-- Start --
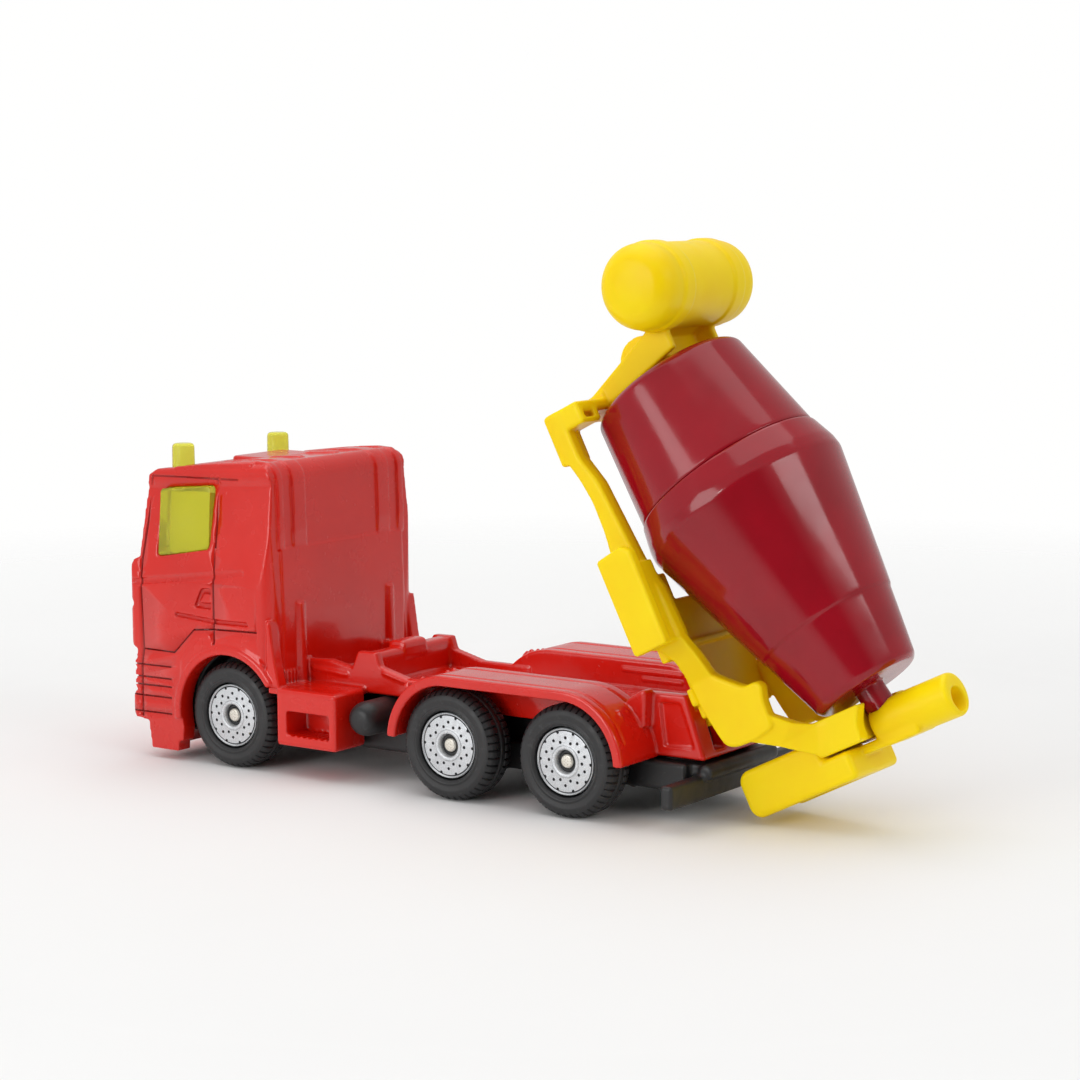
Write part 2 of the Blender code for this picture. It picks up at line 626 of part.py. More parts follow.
def drum_axis():
    slope = radians(DRUM_SLOPE_DEG)
    return Vector((cos(slope), 0, sin(slope)))


def drum_point(along):
    point = Vector((DRUM_FRONT_X, 0, DRUM_FRONT_Z)) + drum_axis() * along
    return tuple(point)


def make_drum(group, spin):
    """Two hollow mouldings that meet at the seam and turn on the same axis."""
    step = 0.3
    front = [(0, -4.0), (BOSS_R - 0.3, -4.0), (BOSS_R, -3.7), (BOSS_R, 0), (DRUM_FRONT_R - 0.5, 0),
             (DRUM_FRONT_R, 0.4), (SEAM_R - step / 2, SEAM_AT - GAP / 2),
             (SEAM_R - SHELL - step / 2, SEAM_AT - GAP / 2), (DRUM_FRONT_R - SHELL, SHELL), (0, SHELL)]
    shell = turned("drum_front_shell", front, drum_point(0), drum_axis(), group)
    finish(shell, MAROON, HOME, spin)

    bead = DRUM_LENGTH - 7.4
    bead_r = WIDEST_R + (MOUTH_R - WIDEST_R) * (bead - WIDEST_AT) / (DRUM_LENGTH - WIDEST_AT)
    tip = DRUM_LENGTH + 3.7
    back = [(0, DRUM_LENGTH - SHELL), (MOUTH_R - SHELL, DRUM_LENGTH - SHELL),
            (WIDEST_R - SHELL - 0.2, WIDEST_AT), (SEAM_R - SHELL, SEAM_AT + GAP / 2),
            (SEAM_R + step / 2, SEAM_AT + GAP / 2), (WIDEST_R - 0.2, WIDEST_AT - 0.9),
            (WIDEST_R, WIDEST_AT), (WIDEST_R - 0.25, WIDEST_AT + 1.0), (bead_r + 0.1, bead),
            (bead_r - 0.15, bead + 0.3), (MOUTH_R + 0.1, DRUM_LENGTH - 0.5),
            (MOUTH_R - 0.4, DRUM_LENGTH), (SHAFT_R, DRUM_LENGTH), (SHAFT_R, tip - 0.3),
            (SHAFT_R - 0.3, tip), (0, tip)]
    cone = turned("drum_rear_shell", back, drum_point(0), drum_axis(), group)
    return finish(cone, MAROON, HOME, spin)


def make_chute(group, tilt):
    """The feed hopper and the discharge chute, one moulding clipped on the bearing."""
    front, back, low, top = CHUTE_FRONT_X, CHUTE_BACK_X, CHUTE_LOW_Z, CHUTE_TOP_Z
    step_x, step_z = 17.15 + GAP, 23.4 - GAP
    corner = 1.3
    outline = (arc((front + corner, low + corner), corner, 180, 270, 4)
               + arc((back - corner, low + corner), corner, 270, 360, 4)
               + arc((back - 0.4, top - 0.4), 0.4, 0, 90, 2)
               + [(step_x, top), (step_x, step_z), (front, step_z)])
    chute = side_plate("hopper_and_chute", outline, -CHUTE_HALF, CHUTE_HALF, group)
    groove = [(step_x + 1.0, low - 1), (back + 1, low - 1), (back + 1, top - 2.4), (step_x + 1.0, top - 3.4)]
    cut(chute, side_plate("chute_groove", groove, -CHUTE_HALF + 0.9, CHUTE_HALF - 0.9, group))
    strap = [(step_x + 0.05, top - 1.5), (step_x + 0.85, top - 1.5), (18.5, 29.5), (18.5, 33.0), (16.7, 33.0),
             (16.7, 28.3), (step_x + 0.05, 28.3)]
    join(chute, side_plate("hopper_strap", strap, -1.9, 1.9, group))
    join(chute, rod("hopper_tube", (HOPPER_X, 0, HOPPER_LOW_Z), (HOPPER_X + 0.15, 0, HOPPER_TOP_Z),
                    HOPPER_R - 0.05, group, 28, HOPPER_R))
    cut(chute, rod("hopper_scoop", (HOPPER_X, 0, HOPPER_TOP_Z - 3.4), (HOPPER_X + 0.5, 0, HOPPER_TOP_Z + 1),
                   0.7, group, 20, 1.5))
    cut(chute, rod("shaft_bore", drum_point(DRUM_LENGTH - 0.5), drum_point(DRUM_LENGTH + 4.1),
                   SHAFT_R + BEARING_GAP, group, 24))
    return finish(chute, YELLOW, HOME, tilt)


def build():
    parts = new_collection("toy_cement_mixer")
    make_casting(parts)
    make_window_insert(parts)
    make_base_plate(parts)
    for word, x in zip(("front", "rear"), RIVET_X):
        make_rivet(word + "_rivet", x, parts)
    pin = rod("hinge_pin", (HINGE_X, -BLOCK_HALF + 0.6, HINGE_Z), (HINGE_X, BLOCK_HALF - 0.6, HINGE_Z),
              HINGE_PIN_R, parts, 20)
    finish(pin, STEEL, HOME)
    for place in AXLE_X:
        make_axle_set(place, parts)
    tilt = joint_empty("tip_joint", HOME, parts)
    spin = joint_empty("drum_joint", HOME, parts)
    spin.parent = tilt
    spin.location = (0, 0, 0)
    make_mixer_frame(parts, tilt)
    make_chute(parts, tilt)
    make_drum(parts, spin)
    tilt.rotation_euler.y = radians(TIP_DEG)


clear_scene()
HOME = world(HINGE_X, 0, HINGE_Z)
PAINT_RED = paint("red paint", (0.62, 0.02, 0.012), 0.22)
CLEAR_YELLOW = paint("clear yellow", (0.80, 0.86, 0.10), 0.08, 0.0, 0.55)
BLACK_PLASTIC = paint("black plastic", (0.015, 0.015, 0.017), 0.45)
BLACK_TYRE = paint("black tyre", (0.018, 0.018, 0.02), 0.6)
SILVER = paint("silver disc", (0.56, 0.58, 0.60), 0.35, 0.7)
STEEL = paint("steel", (0.62, 0.60, 0.56), 0.3, 1.0)
YELLOW = paint("yellow plastic", (0.95, 0.72, 0.02), 0.4)
MAROON = paint("maroon plastic", (0.26, 0.008, 0.02), 0.18)
build()
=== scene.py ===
"""Looks of the toy cement mixer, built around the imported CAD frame.

Shapes are drawn in millimetres in the truck frame: x rearwards from the rear
axle, y to the right, z up from the ground. The mixer is drawn as it lies when
lowered, then tipped about the hinge into its resting place.
"""
import json
from math import atan2, cos, exp, hypot, pi, radians, sin

import bmesh
import bpy
from mathutils import Matrix, Vector

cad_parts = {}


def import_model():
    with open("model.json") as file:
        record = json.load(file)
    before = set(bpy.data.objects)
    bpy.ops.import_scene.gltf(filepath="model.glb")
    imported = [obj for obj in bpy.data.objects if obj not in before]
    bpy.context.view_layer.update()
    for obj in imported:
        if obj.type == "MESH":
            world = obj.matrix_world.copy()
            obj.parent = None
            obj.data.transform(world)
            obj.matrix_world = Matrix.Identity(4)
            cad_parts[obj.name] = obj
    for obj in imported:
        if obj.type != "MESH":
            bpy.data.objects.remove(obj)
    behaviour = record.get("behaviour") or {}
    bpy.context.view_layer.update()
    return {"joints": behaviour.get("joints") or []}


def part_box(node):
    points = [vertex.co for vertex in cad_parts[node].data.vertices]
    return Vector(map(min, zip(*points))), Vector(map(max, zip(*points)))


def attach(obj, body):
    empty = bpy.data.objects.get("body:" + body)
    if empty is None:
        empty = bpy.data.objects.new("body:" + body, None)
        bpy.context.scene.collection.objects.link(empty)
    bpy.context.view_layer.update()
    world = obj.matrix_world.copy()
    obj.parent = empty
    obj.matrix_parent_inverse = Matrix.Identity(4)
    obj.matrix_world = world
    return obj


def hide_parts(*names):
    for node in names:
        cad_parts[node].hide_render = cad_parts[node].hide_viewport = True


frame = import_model()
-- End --
Give every line of the material again, exactly as it reads.

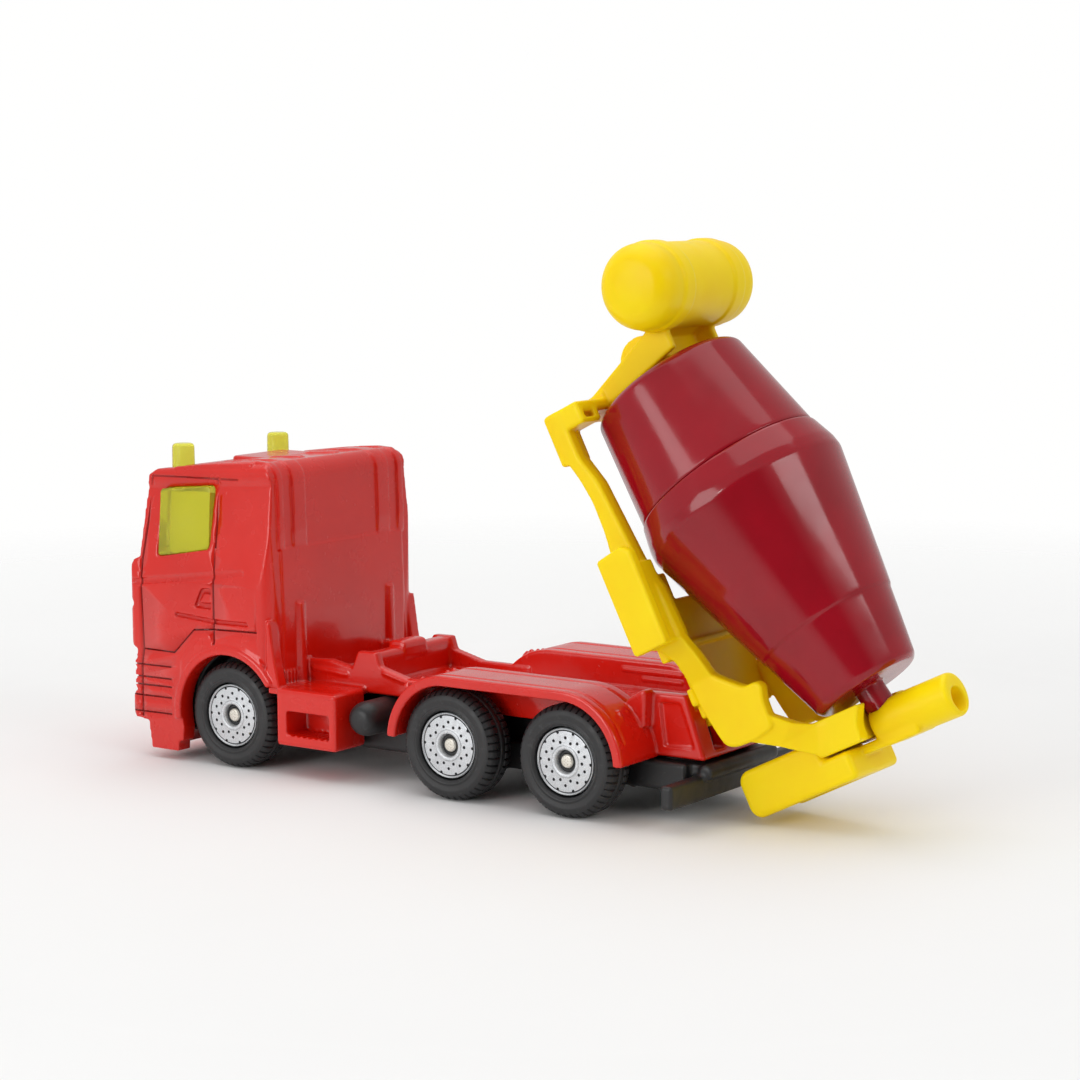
Write part 2 of the Blender code for this picture. It picks up at line 626 of part.py. More parts follow.
def drum_axis():
    slope = radians(DRUM_SLOPE_DEG)
    return Vector((cos(slope), 0, sin(slope)))


def drum_point(along):
    point = Vector((DRUM_FRONT_X, 0, DRUM_FRONT_Z)) + drum_axis() * along
    return tuple(point)


def make_drum(group, spin):
    """Two hollow mouldings that meet at the seam and turn on the same axis."""
    step = 0.3
    front = [(0, -4.0), (BOSS_R - 0.3, -4.0), (BOSS_R, -3.7), (BOSS_R, 0), (DRUM_FRONT_R - 0.5, 0),
             (DRUM_FRONT_R, 0.4), (SEAM_R - step / 2, SEAM_AT - GAP / 2),
             (SEAM_R - SHELL - step / 2, SEAM_AT - GAP / 2), (DRUM_FRONT_R - SHELL, SHELL), (0, SHELL)]
    shell = turned("drum_front_shell", front, drum_point(0), drum_axis(), group)
    finish(shell, MAROON, HOME, spin)

    bead = DRUM_LENGTH - 7.4
    bead_r = WIDEST_R + (MOUTH_R - WIDEST_R) * (bead - WIDEST_AT) / (DRUM_LENGTH - WIDEST_AT)
    tip = DRUM_LENGTH + 3.7
    back = [(0, DRUM_LENGTH - SHELL), (MOUTH_R - SHELL, DRUM_LENGTH - SHELL),
            (WIDEST_R - SHELL - 0.2, WIDEST_AT), (SEAM_R - SHELL, SEAM_AT + GAP / 2),
            (SEAM_R + step / 2, SEAM_AT + GAP / 2), (WIDEST_R - 0.2, WIDEST_AT - 0.9),
            (WIDEST_R, WIDEST_AT), (WIDEST_R - 0.25, WIDEST_AT + 1.0), (bead_r + 0.1, bead),
            (bead_r - 0.15, bead + 0.3), (MOUTH_R + 0.1, DRUM_LENGTH - 0.5),
            (MOUTH_R - 0.4, DRUM_LENGTH), (SHAFT_R, DRUM_LENGTH), (SHAFT_R, tip - 0.3),
            (SHAFT_R - 0.3, tip), (0, tip)]
    cone = turned("drum_rear_shell", back, drum_point(0), drum_axis(), group)
    return finish(cone, MAROON, HOME, spin)


def make_chute(group, tilt):
    """The feed hopper and the discharge chute, one moulding clipped on the bearing."""
    front, back, low, top = CHUTE_FRONT_X, CHUTE_BACK_X, CHUTE_LOW_Z, CHUTE_TOP_Z
    step_x, step_z = 17.15 + GAP, 23.4 - GAP
    corner = 1.3
    outline = (arc((front + corner, low + corner), corner, 180, 270, 4)
               + arc((back - corner, low + corner), corner, 270, 360, 4)
               + arc((back - 0.4, top - 0.4), 0.4, 0, 90, 2)
               + [(step_x, top), (step_x, step_z), (front, step_z)])
    chute = side_plate("hopper_and_chute", outline, -CHUTE_HALF, CHUTE_HALF, group)
    groove = [(step_x + 1.0, low - 1), (back + 1, low - 1), (back + 1, top - 2.4), (step_x + 1.0, top - 3.4)]
    cut(chute, side_plate("chute_groove", groove, -CHUTE_HALF + 0.9, CHUTE_HALF - 0.9, group))
    strap = [(step_x + 0.05, top - 1.5), (step_x + 0.85, top - 1.5), (18.5, 29.5), (18.5, 33.0), (16.7, 33.0),
             (16.7, 28.3), (step_x + 0.05, 28.3)]
    join(chute, side_plate("hopper_strap", strap, -1.9, 1.9, group))
    join(chute, rod("hopper_tube", (HOPPER_X, 0, HOPPER_LOW_Z), (HOPPER_X + 0.15, 0, HOPPER_TOP_Z),
                    HOPPER_R - 0.05, group, 28, HOPPER_R))
    cut(chute, rod("hopper_scoop", (HOPPER_X, 0, HOPPER_TOP_Z - 3.4), (HOPPER_X + 0.5, 0, HOPPER_TOP_Z + 1),
                   0.7, group, 20, 1.5))
    cut(chute, rod("shaft_bore", drum_point(DRUM_LENGTH - 0.5), drum_point(DRUM_LENGTH + 4.1),
                   SHAFT_R + BEARING_GAP, group, 24))
    return finish(chute, YELLOW, HOME, tilt)


def build():
    parts = new_collection("toy_cement_mixer")
    make_casting(parts)
    make_window_insert(parts)
    make_base_plate(parts)
    for word, x in zip(("front", "rear"), RIVET_X):
        make_rivet(word + "_rivet", x, parts)
    pin = rod("hinge_pin", (HINGE_X, -BLOCK_HALF + 0.6, HINGE_Z), (HINGE_X, BLOCK_HALF - 0.6, HINGE_Z),
              HINGE_PIN_R, parts, 20)
    finish(pin, STEEL, HOME)
    for place in AXLE_X:
        make_axle_set(place, parts)
    tilt = joint_empty("tip_joint", HOME, parts)
    spin = joint_empty("drum_joint", HOME, parts)
    spin.parent = tilt
    spin.location = (0, 0, 0)
    make_mixer_frame(parts, tilt)
    make_chute(parts, tilt)
    make_drum(parts, spin)
    tilt.rotation_euler.y = radians(TIP_DEG)


clear_scene()
HOME = world(HINGE_X, 0, HINGE_Z)
PAINT_RED = paint("red paint", (0.62, 0.02, 0.012), 0.22)
CLEAR_YELLOW = paint("clear yellow", (0.80, 0.86, 0.10), 0.08, 0.0, 0.55)
BLACK_PLASTIC = paint("black plastic", (0.015, 0.015, 0.017), 0.45)
BLACK_TYRE = paint("black tyre", (0.018, 0.018, 0.02), 0.6)
SILVER = paint("silver disc", (0.56, 0.58, 0.60), 0.35, 0.7)
STEEL = paint("steel", (0.62, 0.60, 0.56), 0.3, 1.0)
YELLOW = paint("yellow plastic", (0.95, 0.72, 0.02), 0.4)
MAROON = paint("maroon plastic", (0.26, 0.008, 0.02), 0.18)
build()
=== scene.py ===
"""Looks of the toy cement mixer, built around the imported CAD frame.

Shapes are drawn in millimetres in the truck frame: x rearwards from the rear
axle, y to the right, z up from the ground. The mixer is drawn as it lies when
lowered, then tipped about the hinge into its resting place.
"""
import json
from math import atan2, cos, exp, hypot, pi, radians, sin

import bmesh
import bpy
from mathutils import Matrix, Vector

cad_parts = {}


def import_model():
    with open("model.json") as file:
        record = json.load(file)
    before = set(bpy.data.objects)
    bpy.ops.import_scene.gltf(filepath="model.glb")
    imported = [obj for obj in bpy.data.objects if obj not in before]
    bpy.context.view_layer.update()
    for obj in imported:
        if obj.type == "MESH":
            world = obj.matrix_world.copy()
            obj.parent = None
            obj.data.transform(world)
            obj.matrix_world = Matrix.Identity(4)
            cad_parts[obj.name] = obj
    for obj in imported:
        if obj.type != "MESH":
            bpy.data.objects.remove(obj)
    behaviour = record.get("behaviour") or {}
    bpy.context.view_layer.update()
    return {"joints": behaviour.get("joints") or []}


def part_box(node):
    points = [vertex.co for vertex in cad_parts[node].data.vertices]
    return Vector(map(min, zip(*points))), Vector(map(max, zip(*points)))


def attach(obj, body):
    empty = bpy.data.objects.get("body:" + body)
    if empty is None:
        empty = bpy.data.objects.new("body:" + body, None)
        bpy.context.scene.collection.objects.link(empty)
    bpy.context.view_layer.update()
    world = obj.matrix_world.copy()
    obj.parent = empty
    obj.matrix_parent_inverse = Matrix.Identity(4)
    obj.matrix_world = world
    return obj


def hide_parts(*names):
    for node in names:
        cad_parts[node].hide_render = cad_parts[node].hide_viewport = True


frame = import_model()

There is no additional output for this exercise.